*EXERCISE GOAL*.
Lines that contain the string "bends" are to be copied; leave out all others.

*RECORDS SHOWN*.
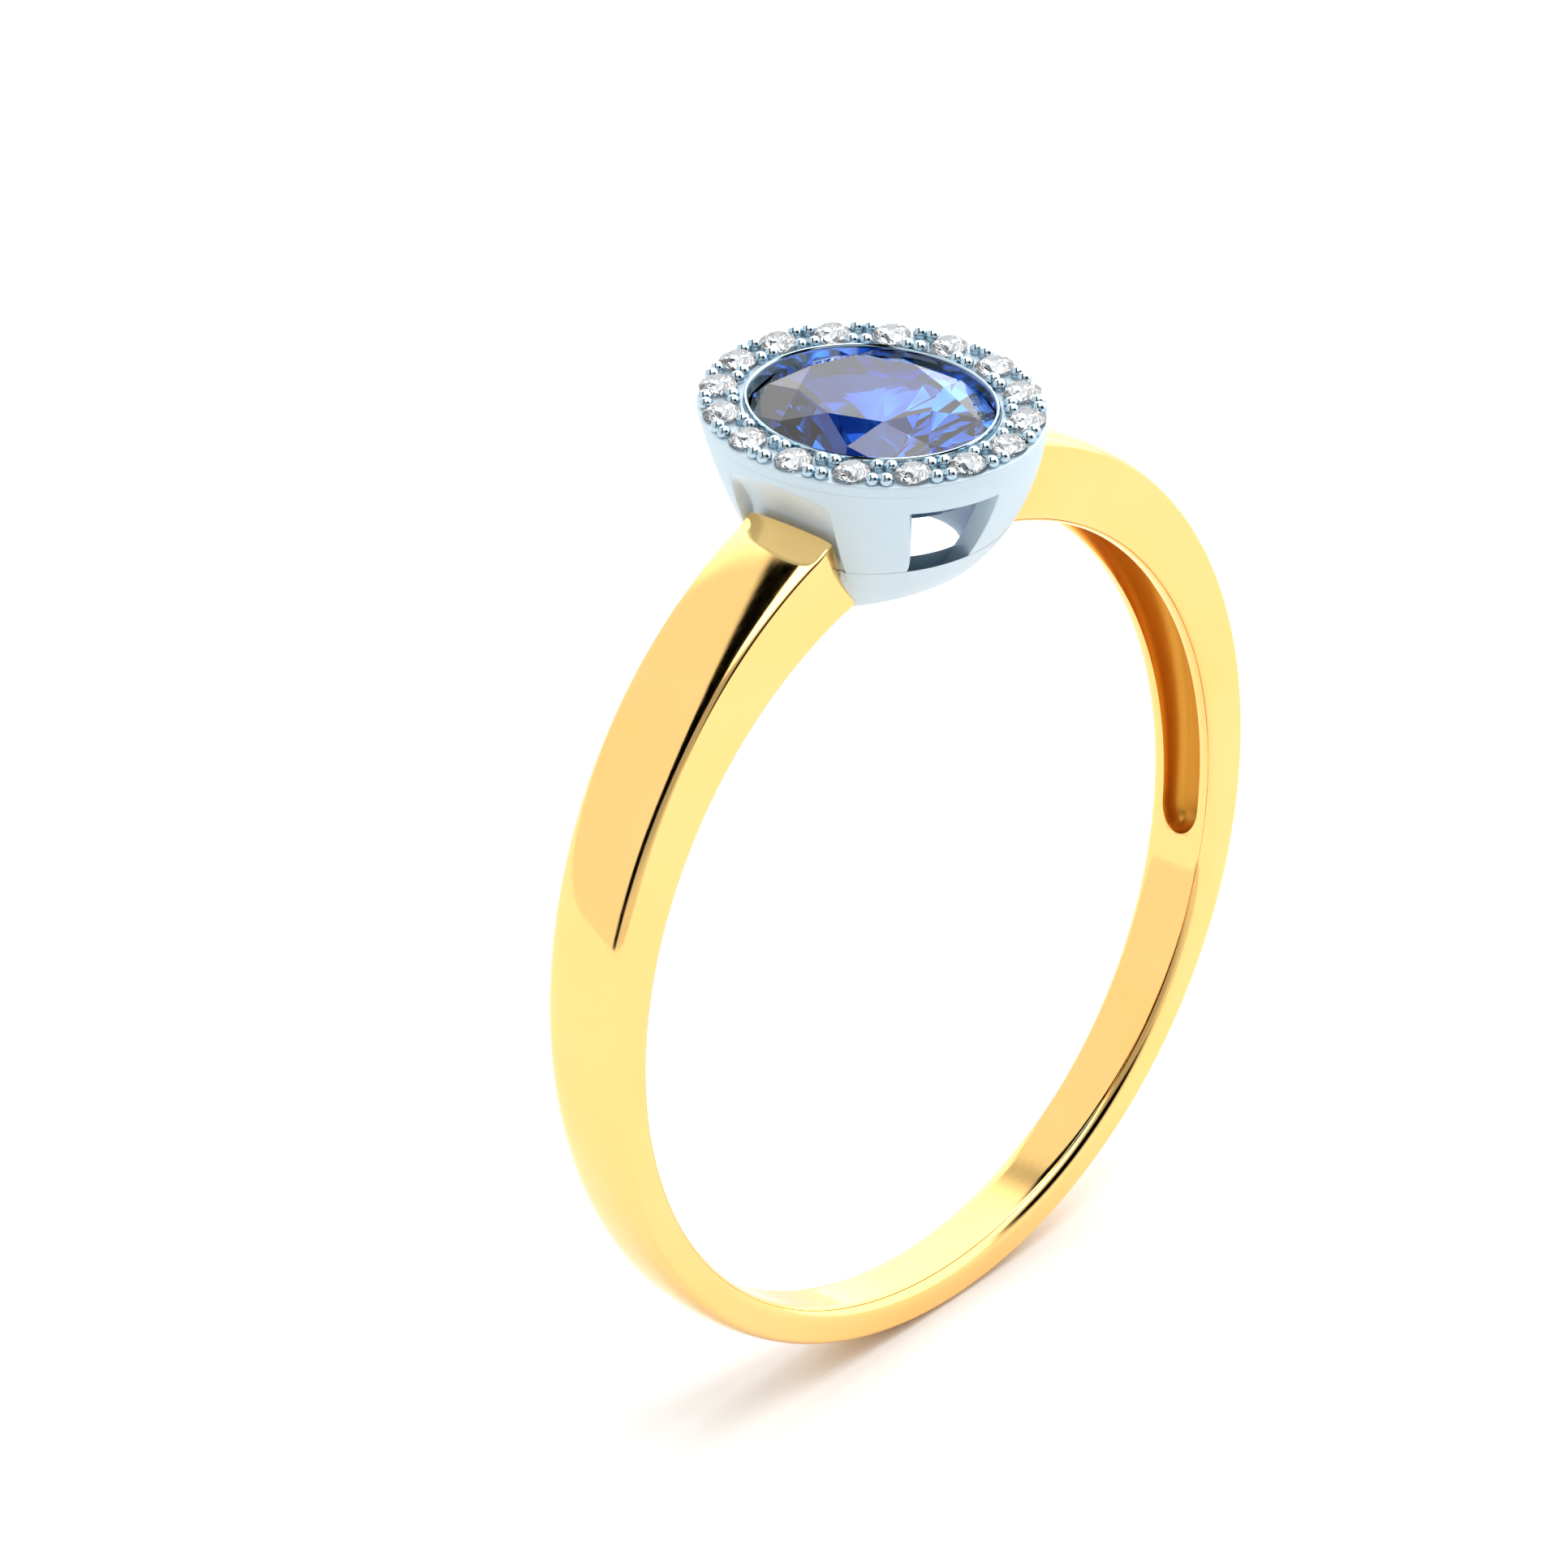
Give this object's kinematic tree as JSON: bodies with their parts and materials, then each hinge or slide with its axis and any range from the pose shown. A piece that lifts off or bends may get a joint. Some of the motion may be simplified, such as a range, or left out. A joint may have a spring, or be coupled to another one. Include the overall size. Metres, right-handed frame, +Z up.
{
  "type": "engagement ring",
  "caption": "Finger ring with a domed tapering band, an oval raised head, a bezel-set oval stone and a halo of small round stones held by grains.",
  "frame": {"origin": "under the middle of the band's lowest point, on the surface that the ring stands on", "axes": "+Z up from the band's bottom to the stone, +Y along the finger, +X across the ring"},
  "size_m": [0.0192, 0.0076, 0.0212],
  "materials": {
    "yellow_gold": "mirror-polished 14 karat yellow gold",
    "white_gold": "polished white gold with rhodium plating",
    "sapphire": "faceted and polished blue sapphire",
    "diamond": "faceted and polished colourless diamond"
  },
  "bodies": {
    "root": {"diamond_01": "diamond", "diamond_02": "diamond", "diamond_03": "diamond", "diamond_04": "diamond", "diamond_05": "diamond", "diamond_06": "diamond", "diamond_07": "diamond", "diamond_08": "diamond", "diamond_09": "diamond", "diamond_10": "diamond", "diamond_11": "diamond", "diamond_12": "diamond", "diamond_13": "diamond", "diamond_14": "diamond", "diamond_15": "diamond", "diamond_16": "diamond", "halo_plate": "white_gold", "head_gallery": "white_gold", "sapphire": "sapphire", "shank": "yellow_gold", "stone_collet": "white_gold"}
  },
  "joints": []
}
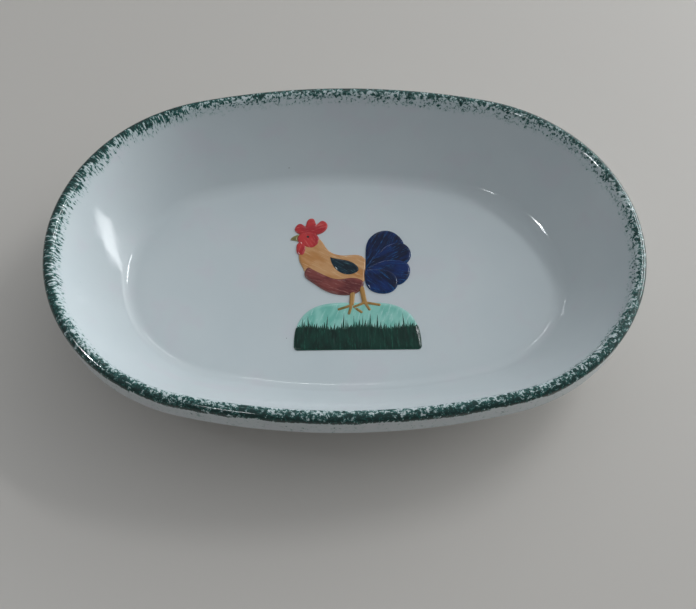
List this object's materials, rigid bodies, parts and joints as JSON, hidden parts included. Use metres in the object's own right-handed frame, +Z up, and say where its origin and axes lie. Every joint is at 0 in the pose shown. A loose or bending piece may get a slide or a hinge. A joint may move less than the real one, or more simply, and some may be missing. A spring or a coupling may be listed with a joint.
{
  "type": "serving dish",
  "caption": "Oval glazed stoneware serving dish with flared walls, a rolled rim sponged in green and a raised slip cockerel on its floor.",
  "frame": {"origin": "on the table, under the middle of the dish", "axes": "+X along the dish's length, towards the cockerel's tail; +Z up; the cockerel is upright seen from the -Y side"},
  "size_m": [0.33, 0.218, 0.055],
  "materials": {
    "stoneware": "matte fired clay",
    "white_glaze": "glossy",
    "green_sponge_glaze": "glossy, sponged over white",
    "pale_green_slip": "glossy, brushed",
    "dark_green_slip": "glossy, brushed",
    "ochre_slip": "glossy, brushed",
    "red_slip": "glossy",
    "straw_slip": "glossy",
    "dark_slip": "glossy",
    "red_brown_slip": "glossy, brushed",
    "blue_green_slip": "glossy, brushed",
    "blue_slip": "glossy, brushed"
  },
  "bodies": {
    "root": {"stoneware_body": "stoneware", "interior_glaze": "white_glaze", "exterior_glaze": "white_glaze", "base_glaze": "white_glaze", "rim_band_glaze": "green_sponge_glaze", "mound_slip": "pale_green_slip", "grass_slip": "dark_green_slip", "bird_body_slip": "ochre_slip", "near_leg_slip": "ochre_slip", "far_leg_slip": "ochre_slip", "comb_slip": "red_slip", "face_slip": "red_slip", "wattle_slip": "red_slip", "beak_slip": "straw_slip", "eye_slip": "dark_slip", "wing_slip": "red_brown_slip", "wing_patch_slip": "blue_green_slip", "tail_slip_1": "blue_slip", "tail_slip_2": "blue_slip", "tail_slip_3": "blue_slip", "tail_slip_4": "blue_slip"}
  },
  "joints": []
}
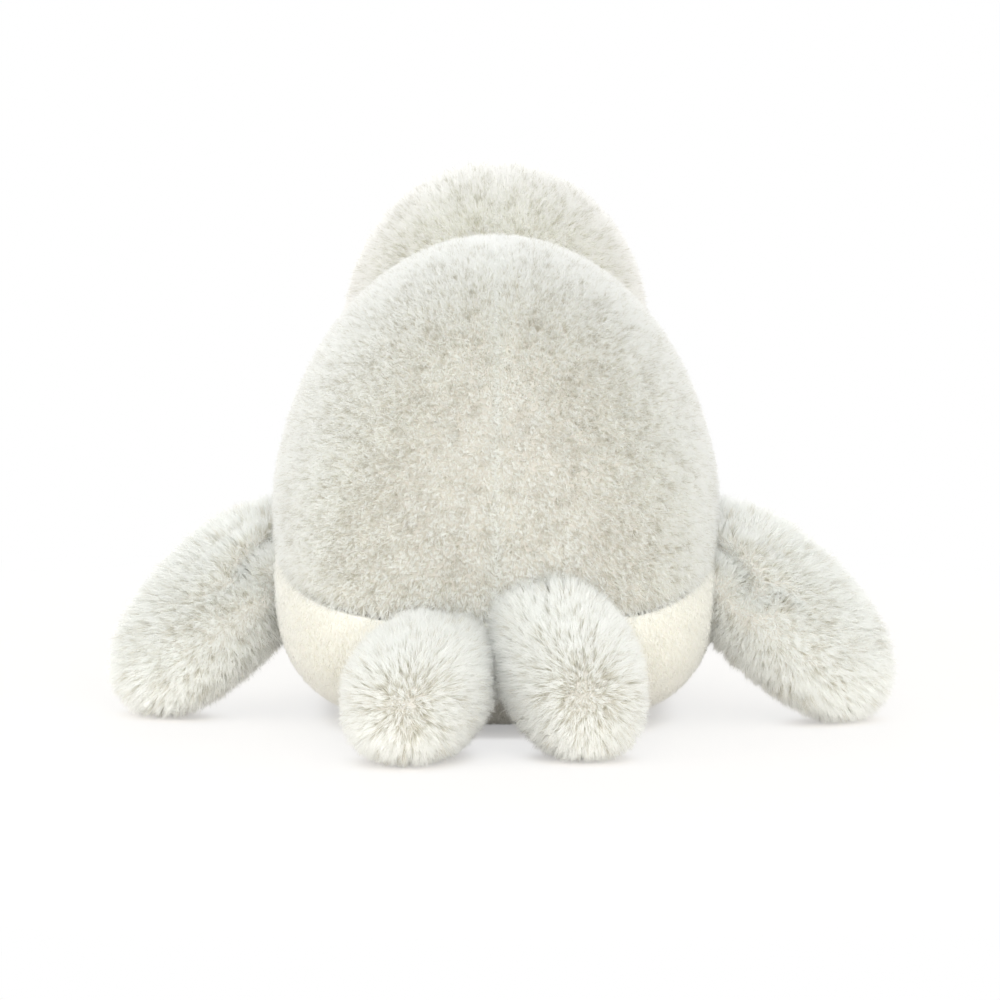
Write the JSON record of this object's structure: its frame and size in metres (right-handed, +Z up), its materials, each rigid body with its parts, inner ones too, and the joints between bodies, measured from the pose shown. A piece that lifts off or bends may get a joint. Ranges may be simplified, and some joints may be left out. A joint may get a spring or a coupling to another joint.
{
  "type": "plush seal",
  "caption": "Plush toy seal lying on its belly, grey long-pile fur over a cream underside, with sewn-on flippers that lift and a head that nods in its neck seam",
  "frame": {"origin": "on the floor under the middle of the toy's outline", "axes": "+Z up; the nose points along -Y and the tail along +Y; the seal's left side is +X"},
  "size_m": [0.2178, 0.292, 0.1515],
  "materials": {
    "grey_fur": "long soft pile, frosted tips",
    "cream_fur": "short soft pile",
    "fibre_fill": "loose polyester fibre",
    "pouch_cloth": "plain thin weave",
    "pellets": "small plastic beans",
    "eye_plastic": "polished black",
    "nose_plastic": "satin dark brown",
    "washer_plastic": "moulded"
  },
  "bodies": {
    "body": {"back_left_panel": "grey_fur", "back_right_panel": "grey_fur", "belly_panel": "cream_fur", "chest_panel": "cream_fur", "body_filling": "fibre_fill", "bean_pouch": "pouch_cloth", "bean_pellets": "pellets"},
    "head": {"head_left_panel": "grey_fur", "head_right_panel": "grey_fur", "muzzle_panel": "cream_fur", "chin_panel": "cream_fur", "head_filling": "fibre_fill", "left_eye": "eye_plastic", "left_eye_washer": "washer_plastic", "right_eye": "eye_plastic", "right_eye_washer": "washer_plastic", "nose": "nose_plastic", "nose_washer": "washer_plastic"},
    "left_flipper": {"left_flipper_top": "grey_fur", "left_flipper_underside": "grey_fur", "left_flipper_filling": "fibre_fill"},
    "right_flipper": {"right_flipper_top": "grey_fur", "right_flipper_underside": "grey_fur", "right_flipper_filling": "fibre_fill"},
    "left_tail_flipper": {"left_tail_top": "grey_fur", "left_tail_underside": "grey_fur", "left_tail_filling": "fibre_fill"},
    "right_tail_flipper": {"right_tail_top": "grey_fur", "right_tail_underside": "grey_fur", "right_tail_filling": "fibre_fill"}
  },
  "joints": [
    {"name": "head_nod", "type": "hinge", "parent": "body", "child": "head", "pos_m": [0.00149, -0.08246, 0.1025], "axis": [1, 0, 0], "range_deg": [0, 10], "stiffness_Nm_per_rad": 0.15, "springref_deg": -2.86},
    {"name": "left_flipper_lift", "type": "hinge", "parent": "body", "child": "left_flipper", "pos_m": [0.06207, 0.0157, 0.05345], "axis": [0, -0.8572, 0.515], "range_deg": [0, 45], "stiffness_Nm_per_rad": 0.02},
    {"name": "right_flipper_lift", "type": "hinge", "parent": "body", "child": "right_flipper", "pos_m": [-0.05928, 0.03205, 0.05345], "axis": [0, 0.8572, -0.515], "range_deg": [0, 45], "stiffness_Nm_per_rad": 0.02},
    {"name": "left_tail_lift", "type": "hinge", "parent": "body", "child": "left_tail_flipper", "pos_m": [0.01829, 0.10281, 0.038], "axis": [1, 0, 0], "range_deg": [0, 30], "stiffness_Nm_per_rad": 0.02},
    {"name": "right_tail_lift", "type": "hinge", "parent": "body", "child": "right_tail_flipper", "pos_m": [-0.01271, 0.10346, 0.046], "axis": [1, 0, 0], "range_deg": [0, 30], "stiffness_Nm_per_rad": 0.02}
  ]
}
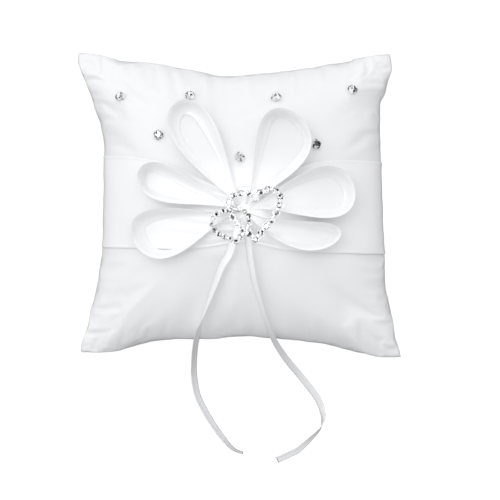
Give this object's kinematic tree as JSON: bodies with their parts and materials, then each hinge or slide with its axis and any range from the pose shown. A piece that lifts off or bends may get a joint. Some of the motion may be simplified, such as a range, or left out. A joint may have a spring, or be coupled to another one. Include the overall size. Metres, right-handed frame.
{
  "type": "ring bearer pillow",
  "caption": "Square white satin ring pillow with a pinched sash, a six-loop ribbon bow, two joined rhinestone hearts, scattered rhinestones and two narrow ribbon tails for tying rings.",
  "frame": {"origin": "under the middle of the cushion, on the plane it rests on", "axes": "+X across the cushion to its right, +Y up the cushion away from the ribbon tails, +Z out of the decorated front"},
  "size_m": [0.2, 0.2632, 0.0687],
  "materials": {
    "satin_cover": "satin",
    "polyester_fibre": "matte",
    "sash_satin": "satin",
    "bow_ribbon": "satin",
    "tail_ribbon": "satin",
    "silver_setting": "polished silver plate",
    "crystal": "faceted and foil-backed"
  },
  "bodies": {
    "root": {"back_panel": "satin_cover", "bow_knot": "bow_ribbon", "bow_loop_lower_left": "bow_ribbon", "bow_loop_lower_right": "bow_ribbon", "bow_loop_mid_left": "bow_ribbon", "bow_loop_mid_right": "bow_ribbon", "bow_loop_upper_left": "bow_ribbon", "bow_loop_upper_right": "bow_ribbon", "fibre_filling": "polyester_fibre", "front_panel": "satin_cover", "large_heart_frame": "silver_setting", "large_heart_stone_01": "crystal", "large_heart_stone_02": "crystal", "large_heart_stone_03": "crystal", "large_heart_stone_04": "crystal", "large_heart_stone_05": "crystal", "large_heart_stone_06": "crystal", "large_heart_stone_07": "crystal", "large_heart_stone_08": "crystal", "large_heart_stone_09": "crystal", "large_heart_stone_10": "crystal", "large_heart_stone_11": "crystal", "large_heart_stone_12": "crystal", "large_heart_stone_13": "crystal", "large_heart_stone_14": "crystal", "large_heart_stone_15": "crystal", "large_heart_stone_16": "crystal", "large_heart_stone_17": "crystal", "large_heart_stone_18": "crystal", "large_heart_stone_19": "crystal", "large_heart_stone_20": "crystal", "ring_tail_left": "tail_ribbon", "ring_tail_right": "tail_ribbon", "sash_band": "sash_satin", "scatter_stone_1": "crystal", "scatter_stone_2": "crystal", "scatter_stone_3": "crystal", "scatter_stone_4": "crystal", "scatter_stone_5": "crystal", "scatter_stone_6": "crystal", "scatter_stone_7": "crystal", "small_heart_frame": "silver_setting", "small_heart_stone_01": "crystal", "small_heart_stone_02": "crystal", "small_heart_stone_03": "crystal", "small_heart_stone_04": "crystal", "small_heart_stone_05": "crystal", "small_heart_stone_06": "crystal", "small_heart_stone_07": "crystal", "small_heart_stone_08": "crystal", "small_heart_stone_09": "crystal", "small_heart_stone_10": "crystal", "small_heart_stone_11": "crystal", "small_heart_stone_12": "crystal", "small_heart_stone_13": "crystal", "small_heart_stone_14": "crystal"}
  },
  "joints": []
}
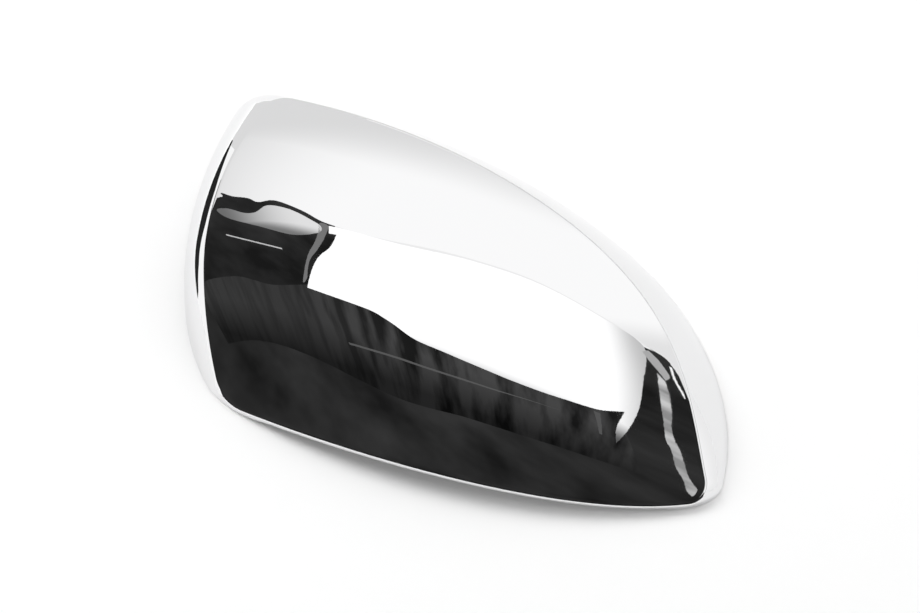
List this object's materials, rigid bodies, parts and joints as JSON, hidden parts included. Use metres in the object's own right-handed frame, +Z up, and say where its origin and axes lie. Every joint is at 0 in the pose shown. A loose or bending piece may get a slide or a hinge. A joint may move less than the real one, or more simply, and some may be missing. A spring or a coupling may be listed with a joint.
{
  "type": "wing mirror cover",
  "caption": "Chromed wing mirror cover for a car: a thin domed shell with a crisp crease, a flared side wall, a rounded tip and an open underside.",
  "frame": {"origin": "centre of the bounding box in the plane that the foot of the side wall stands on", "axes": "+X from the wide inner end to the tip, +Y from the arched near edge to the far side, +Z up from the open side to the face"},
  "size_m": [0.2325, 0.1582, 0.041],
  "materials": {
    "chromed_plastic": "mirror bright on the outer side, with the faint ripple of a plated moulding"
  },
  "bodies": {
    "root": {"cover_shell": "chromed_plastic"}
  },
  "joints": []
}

*RESULT OF THIS TASK*.
Give this object's kinematic tree as JSON: bodies with their parts and materials, then each hinge or slide with its axis and any range from the pose shown. A piece that lifts off or bends may get a joint. Some of the motion may be simplified, such as a range, or left out. A joint may have a spring, or be coupled to another one. Include the overall size. Metres, right-handed frame, +Z up.
Write the JSON record of this object's structure: its frame and size in metres (right-handed, +Z up), its materials, each rigid body with its parts, inner ones too, and the joints between bodies, measured from the pose shown. A piece that lifts off or bends may get a joint. Ranges may be simplified, and some joints may be left out. A joint may get a spring or a coupling to another joint.
Give this object's kinematic tree as JSON: bodies with their parts and materials, then each hinge or slide with its axis and any range from the pose shown. A piece that lifts off or bends may get a joint. Some of the motion may be simplified, such as a range, or left out. A joint may have a spring, or be coupled to another one. Include the overall size. Metres, right-handed frame.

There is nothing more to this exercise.